The same applies to household appliances. Russian brands, such as "Vyatkа" or "Biryusa," cannot withstand competition from Samsung, Bosch, or Haier. Most appliances are imported from China and Turkey because local production suffers from outdated technologies, corruption, and lack of investment. Even in oil and gas extraction—the main source of income for the RF—the country depends on imported equipment. Drilling rigs, pumps, and software for geological exploration are supplied from the West (for example, from Schlumberger or Halliburton). After sanctions from 2022–2025, Russia is trying to replace this with Chinese analogs, but efficiency drops, and costs rise.
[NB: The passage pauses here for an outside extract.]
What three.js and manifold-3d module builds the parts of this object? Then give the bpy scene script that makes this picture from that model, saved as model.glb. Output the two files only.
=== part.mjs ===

According to 2025 data, imports of oil and gas equipment from China have increased, but overall dependence on foreign technologies reaches 70–90%.

Why is this so? According to Smith's theory, the RF lacks absolute advantage in these sectors due to low labor productivity, corruption, and isolation from global innovations. The RF economy is a classic example of the "resource curse": 63.8% of exports come from raw materials (oil, gas, metals), while industry stagnates. Imports grew by 1% in 2025, but this does not solve the problem—domestic production is simply inadequate.
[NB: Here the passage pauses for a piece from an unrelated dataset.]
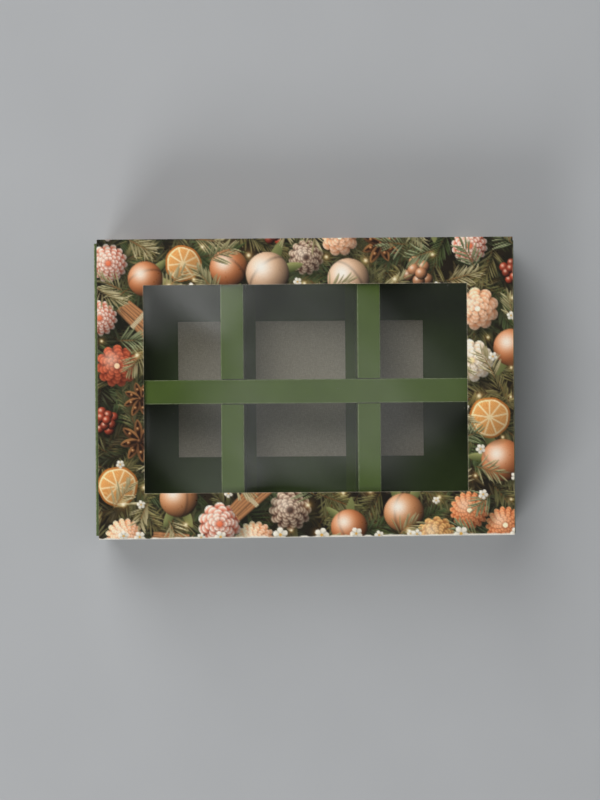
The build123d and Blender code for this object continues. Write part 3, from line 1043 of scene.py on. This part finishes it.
def make_world(fill, dim, lobes):
    """A world that is even but for its top.

    There a direction (x, y, z) is read as the spot on the film that throws it back to the camera: x / z and
    y / z times the camera's height above the film, from the point below the camera. Each lobe adds light
    round a spot, falling off smoothly, and slow noise makes them uneven, as a real ceiling is. A lobe is
    its spot, the distances where it begins and has ended to fall off, in millimetres, and its strength."""
    world = bpy.data.worlds.new("studio")
    world.use_nodes = True
    tree = world.node_tree
    tree.nodes.clear()
    way = add(tree, "SeparateXYZ", {0: add(tree, "TexCoord").outputs["Generated"]}).outputs
    slope = add(tree, "CombineXYZ", {
        axis: add(tree, "Math", {0: way[axis], 1: way["Z"]}, operation="DIVIDE") for axis in ("X", "Y")})
    spot = add(tree, "VectorMath", {
        0: slope, 1: (film_drop, film_drop, 0), 2: (eye[0], eye[1], 0)}, operation="MULTIPLY_ADD")
    uneven = add(tree, "TexNoise", {"Vector": spot, "Scale": 1 / 50, "Detail": 1, "Distortion": 0.6})
    patchy = add(tree, "MapRange", {
        "Value": uneven, "From Min": 0.4, "From Max": 0.6, "To Min": 0.75, "To Max": 1.05})
    total = dim
    for centre, near, far, strength in lobes:
        away = add(tree, "VectorMath", {0: spot, 1: (*centre, 0)}, operation="DISTANCE")
        lobe = add(tree, "MapRange", {
            "Value": away, "From Min": near, "From Max": far, "To Min": strength, "To Max": 0},
            interpolation_type="SMOOTHERSTEP")
        total = add(tree, "Math", {0: lobe, 1: patchy, 2: total}, operation="MULTIPLY_ADD")
    high = add(tree, "MapRange", {
        "Value": way["Z"], "From Min": 0.975, "From Max": 0.992}, interpolation_type="SMOOTHSTEP")
    value = add(tree, "Mix", {0: high, 2: fill, 3: total})
    sky = add(tree, "Background", {"Color": (1, 1, 1, 1), "Strength": value})
    add(tree, "OutputWorld", {"Surface": sky})
    bpy.context.scene.world = world


make_world(fill=0.25, dim=0.035, lobes=[
    ((-42, 51), 14, 40, 0.97), ((-3, 5), 15, 56, 0.44), ((-34, -28), 6, 29, 0.42), ((38, -9), 6, 36, 0.32),
    ((64, 28), 12, 46, 0.08)])
bpy.context.scene.view_settings.view_transform = "Standard"

# %% [markdown]
# The photo was taken from straight above. All four corners of the sleeve are visible and the tray's ends
# hardly show, so the camera stood about a metre up, a few millimetres from the middle and turned a little.

# %% Camera
camera_turn = -0.44
lens = bpy.data.cameras.new("camera")
lens.lens, lens.sensor_width = 100.0, 36.0
camera = bpy.data.objects.new("camera", lens)
camera.location = eye * mm
camera.rotation_euler = (0, 0, np.radians(camera_turn))
bpy.context.scene.collection.objects.link(camera)
bpy.context.scene.camera = camera
print("camera at", np.round(eye * mm, 3), "m")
Paradoxical "Gold Mine": Weapons, Fear, and Terror as a Competitive Advantage

But here is the paradox: if Russia loses in peaceful goods, then in the sphere of weapons and geopolitical influence, it claims absolute advantage, especially in Eurasia. Smith did not foresee that advantage could be destructive, but the reality of the RF illustrates this vividly. The Russian military-industrial complex (MIC) is one of the few sectors where the country has a historical legacy from the USSR. The RF is the second (after the USA) exporter of weapons, although with a 92% drop from 2021 to 2024 due to the war in Ukraine and sanctions. Arms exports reach billions of dollars, with key clients in India, China, and Africa. Russian weapons (T-90 tanks, Su-35 fighters, S-400 air defense systems) are considered cheap and reliable for third-world countries where ultra-modern technologies are not needed.

Moreover, Russia "exports" not only weapons but also fear and terror. Its military doctrine, evolving from Soviet times, now emphasizes asymmetric warfare: hybrid operations, cyberattacks, disinformation, and "limited war" below the threshold of nuclear conflict. This allows the RF to dominate in Eurasia without full-scale war—from the annexation of Crimea to interventions in Syria and Africa. In Eurasia (from Central Asia to the Caucasus), the RF has no real competitors: China focuses on economics, Turkey on regional interests, and the West avoids direct conflict. The Russian strategy of "military Keynesianism"—stimulating the economy through military spending—turns war into a "business model." The MIC creates jobs, but this is an illusion of growth: real incomes stagnate, and corruption in defense contracts reaches billions.

This "competitive advantage" is a gold mine. The RF has "found" it through historical circumstances: the USSR legacy, resources for the MIC, and readiness for aggression. But this is a paradox: instead of productive growth, as in Smith, Russia specializes in destruction. The war in Ukraine is an example: peace agreements are perceived as a tactical pause for preparation for greater aggression, because abandoning "terror" would mean losing this "advantage."

Smith's Paradox as a Trap for the RF

Adam Smith's theory teaches that absolute advantages lead to prosperity through trade and specialization. But in the case of the RF, this turns into a paradox: the absence of advantages in peaceful sectors pushes toward a destructive niche—weapons and terror. This is not sustainable growth but a path to isolation and collapse. Peace agreements will not force the RF to "abandon" this vein, because they are tactical: a pause for accumulating forces before a new war. To change this, not only sanctions are needed but also internal reforms, but in an authoritarian system, this is unlikely.

This paradox shows the limits of Smith's theory: when advantage is based on fear rather than creation, it destroys not only enemies but also the country itself. Russia is a living example of how a "gold mine" can become a grave.